Mons. José Rafael Quirós Quirós, arzobispo metropolitano de San José
Después
de celebrar durante cincuenta días la victoria de Jesús sobre la muerte y su
exaltación a la diestra del Padre, Pentecostés marca el culmen de esta celebración
al destacar la entrega del Espíritu Santo a los discípulos. Es esta efusión del
Espíritu la que les capacita para participar plenamente en la vida del
Resucitado.
Pero
Pentecostés no solo representa el punto culminante de la Pascua, sino que
simboliza el comienzo de una nueva era para los seguidores de Jesús pues con la
llegada del Espíritu Santo, los discípulos son capacitados para llevar adelante
la misión de proclamar el Evangelio y establecer la comunidad de creyentes.
A
partir de este momento, los discípulos son revestidos de poder divino para
llevar a cabo la obra de Jesús en el mundo, demostrando así la continuidad de
su presencia y su acción en la Iglesia.
Pentecostés
nos recuerda que, como discípulos de Cristo es necesario nutrir nuestra
relación íntima y continua con el Espíritu Santo, buscando su orientación y
dirección en cada aspecto de nuestra existencia. Debemos recibir con alegría
sus dones y permitir que moldee nuestras vidas, transformándolas conforme a su
voluntad.
Asimismo,
al experimentar la efusión del Espíritu Santo debemos manifestar los frutos de
su presencia: amor, gozo, paz, paciencia, amabilidad, bondad, fidelidad,
mansedumbre y dominio propio.
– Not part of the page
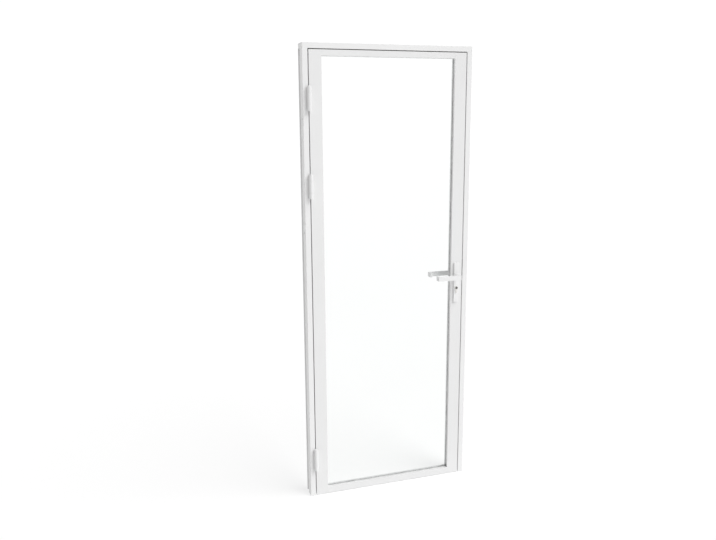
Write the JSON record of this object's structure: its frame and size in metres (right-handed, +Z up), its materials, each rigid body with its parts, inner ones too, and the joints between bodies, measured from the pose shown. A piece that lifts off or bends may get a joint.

Estos
frutos deben reflejarse especialmente en nuestras acciones y relaciones con los
demás.
Una
vida en el Espíritu nos lleva a buscar activamente el bienestar y la felicidad
de los otros, demostrando compasión, empatía y generosidad en nuestras acciones
y palabras, nos hace buscar la armonía y la reconciliación en nuestras
relaciones, resolver los conflictos de manera constructiva y practicar la
comprensión y el perdón.
De
modo especial, el Espíritu Santo nos capacita para salir al mundo y ser
testigos del evangelio de Jesucristo, proclamando su amor, su perdón y su
salvación a todos los que nos rodean, viviendo nuestra fe de manera auténtica y
coherente, siendo luz y sal en medio de un mundo que necesita el amor redentor
de Cristo.
En
este contexto, Pentecostés nos desafía como Iglesia a buscar una comunión más
profunda y auténtica entre nosotros, basada en el amor, la comprensión y el
respeto mutuo. Es una llamada a superar nuestras diferencias y a trabajar
juntos por un mundo más justo, solidario y compasivo.
Recordemos
que Pentecostés no es solo un evento del pasado, sino que describe la esencia
misma de nuestra vida como Iglesia. Hoy, nosotros somos los herederos de aquella
misma promesa y, como pueblo de Dios, estamos llamados a ser portadores del
Espíritu Santo, testigos del Evangelio y mensajeros de esperanza y amor en un
mundo necesitado.
Renovemos nuestro compromiso con la misión de la Iglesia. Que el Espíritu Santo nos guíe y fortalezca en nuestro caminar cristiano, capacitándonos para ser verdaderos discípulos de Cristo, llenos de amor, compasión y valentía. Que nuestras vidas reflejen la presencia viva del Espíritu Santo, y que seamos instrumentos de transformación y renovación en el mundo. ¡Que el fuego del Espíritu Santo arda en nuestros corazones y nos impulse a vivir con pasión y fervor nuestra fe!